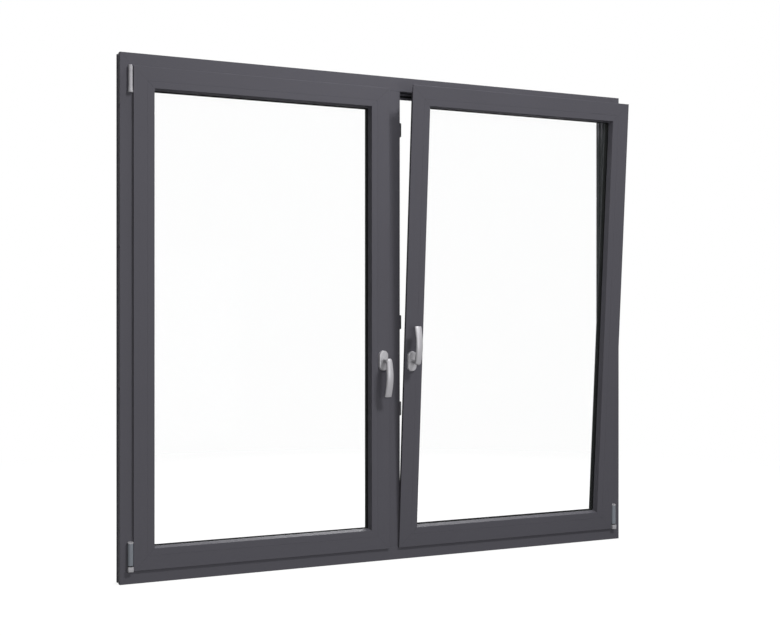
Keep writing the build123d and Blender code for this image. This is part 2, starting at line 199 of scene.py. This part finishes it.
# Thermal strips. Extruded polyamide with a quarter of glass fibre, rolled in between the two
# shells of a bar so that no metal runs through it. It is matt black with pale fibre flecks.
polyamide = Finish("polyamide", Specular_IOR_Level=0.04)
point = polyamide.place()
fleck = polyamide.ramp(polyamide.noise(point, 1500.0, detail=3.0, roughness=0.7), 0.58, 0.72)
scuff = polyamide.noise(point, 45.0, detail=4.0)
polyamide.colour(polyamide.blend(fleck * 0.35, (0.026, 0.026, 0.028), (0.085, 0.085, 0.088)))
polyamide.gloss(0.52 + scuff * 0.2)
polyamide.relief(fleck, 0.00004)
dress(polyamide, "frame_thermal_strips", "left_sash_thermal_strips", "right_sash_thermal_strips")


# Stop seals. Black EPDM rubber, extruded with a fin and pushed into the flange that each sash
# closes on. New rubber is nearly black and dull, with a faint grey bloom.
rubber = Finish("seal_rubber", Specular_IOR_Level=0.01)
point = rubber.place()
bloom = rubber.ramp(rubber.noise(point, 28.0, detail=4.0), 0.45, 0.75)
skin = rubber.noise(point, 1100.0, detail=2.0)
rubber.colour(rubber.blend(bloom * 0.5, (0.012, 0.012, 0.013), (0.026, 0.026, 0.028)))
rubber.gloss(0.62 + bloom * 0.2)
rubber.relief(skin, 0.00006)
dress(rubber, "frame_stop_seals", "left_sash_seals", "right_sash_seals")


# Drain covers. Moulded caps clipped over the slots in the outside of the sill, which keep the
# wind out while water runs away. They are dyed to match the frame and have a moulder's grain.
cap_plastic = Finish("drain_cap_plastic", Specular_IOR_Level=0.1)
point = cap_plastic.place()
spark = cap_plastic.noise(point, 1300.0, detail=2.0)
cap_plastic.colour(cap_plastic.blend(spark, (0.052, 0.051, 0.058), (0.064, 0.062, 0.070)))
cap_plastic.gloss(0.5 + spark * 0.15)
cap_plastic.relief(spark, 0.00008)
dress(cap_plastic, "sill_drain_covers")


# Mullion. The same two shells back to back with the strips between, cut square and screwed
# to the sill and the head.
dress(frame_coat, "frame_mullion")


# Strikers. Zinc castings in both grooves of the mullion, where the cams of the sash gear hook
# behind them. Each is a shallow tray with two countersunk screws in its floor. The upper ones
# are near-black zinc, a painted shade for the shadow in the mullion's gap, and the lowest is
# bright zinc.
def plated(name, darker, lighter):
    """Zinc with a spangle and the fine scratches of use."""
    zinc = Finish(name, Metallic=0.6, Specular_IOR_Level=0.1)
    spangle = zinc.noise(zinc.place(), 240.0, detail=3.0)
    scratch = zinc.noise(zinc.place(stretch=(1.0, 1.0, 0.06)), 900.0, detail=2.0)
    zinc.colour(zinc.blend(spangle, darker, lighter))
    zinc.gloss(0.42 + scratch * 0.2)
    zinc.relief(spangle, 0.00005)
    zinc.relief(scratch, 0.00003)
    return zinc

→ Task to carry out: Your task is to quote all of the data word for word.

→ Finished exercise:
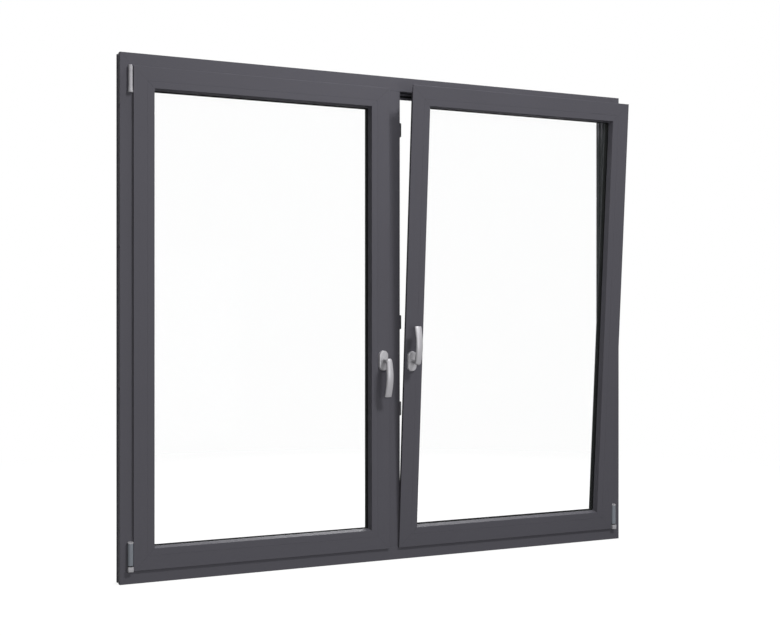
Keep writing the build123d and Blender code for this image. This is part 2, starting at line 199 of scene.py. This part finishes it.
# Thermal strips. Extruded polyamide with a quarter of glass fibre, rolled in between the two
# shells of a bar so that no metal runs through it. It is matt black with pale fibre flecks.
polyamide = Finish("polyamide", Specular_IOR_Level=0.04)
point = polyamide.place()
fleck = polyamide.ramp(polyamide.noise(point, 1500.0, detail=3.0, roughness=0.7), 0.58, 0.72)
scuff = polyamide.noise(point, 45.0, detail=4.0)
polyamide.colour(polyamide.blend(fleck * 0.35, (0.026, 0.026, 0.028), (0.085, 0.085, 0.088)))
polyamide.gloss(0.52 + scuff * 0.2)
polyamide.relief(fleck, 0.00004)
dress(polyamide, "frame_thermal_strips", "left_sash_thermal_strips", "right_sash_thermal_strips")


# Stop seals. Black EPDM rubber, extruded with a fin and pushed into the flange that each sash
# closes on. New rubber is nearly black and dull, with a faint grey bloom.
rubber = Finish("seal_rubber", Specular_IOR_Level=0.01)
point = rubber.place()
bloom = rubber.ramp(rubber.noise(point, 28.0, detail=4.0), 0.45, 0.75)
skin = rubber.noise(point, 1100.0, detail=2.0)
rubber.colour(rubber.blend(bloom * 0.5, (0.012, 0.012, 0.013), (0.026, 0.026, 0.028)))
rubber.gloss(0.62 + bloom * 0.2)
rubber.relief(skin, 0.00006)
dress(rubber, "frame_stop_seals", "left_sash_seals", "right_sash_seals")


# Drain covers. Moulded caps clipped over the slots in the outside of the sill, which keep the
# wind out while water runs away. They are dyed to match the frame and have a moulder's grain.
cap_plastic = Finish("drain_cap_plastic", Specular_IOR_Level=0.1)
point = cap_plastic.place()
spark = cap_plastic.noise(point, 1300.0, detail=2.0)
cap_plastic.colour(cap_plastic.blend(spark, (0.052, 0.051, 0.058), (0.064, 0.062, 0.070)))
cap_plastic.gloss(0.5 + spark * 0.15)
cap_plastic.relief(spark, 0.00008)
dress(cap_plastic, "sill_drain_covers")


# Mullion. The same two shells back to back with the strips between, cut square and screwed
# to the sill and the head.
dress(frame_coat, "frame_mullion")


# Strikers. Zinc castings in both grooves of the mullion, where the cams of the sash gear hook
# behind them. Each is a shallow tray with two countersunk screws in its floor. The upper ones
# are near-black zinc, a painted shade for the shadow in the mullion's gap, and the lowest is
# bright zinc.
def plated(name, darker, lighter):
    """Zinc with a spangle and the fine scratches of use."""
    zinc = Finish(name, Metallic=0.6, Specular_IOR_Level=0.1)
    spangle = zinc.noise(zinc.place(), 240.0, detail=3.0)
    scratch = zinc.noise(zinc.place(stretch=(1.0, 1.0, 0.06)), 900.0, detail=2.0)
    zinc.colour(zinc.blend(spangle, darker, lighter))
    zinc.gloss(0.42 + scratch * 0.2)
    zinc.relief(spangle, 0.00005)
    zinc.relief(scratch, 0.00003)
    return zinc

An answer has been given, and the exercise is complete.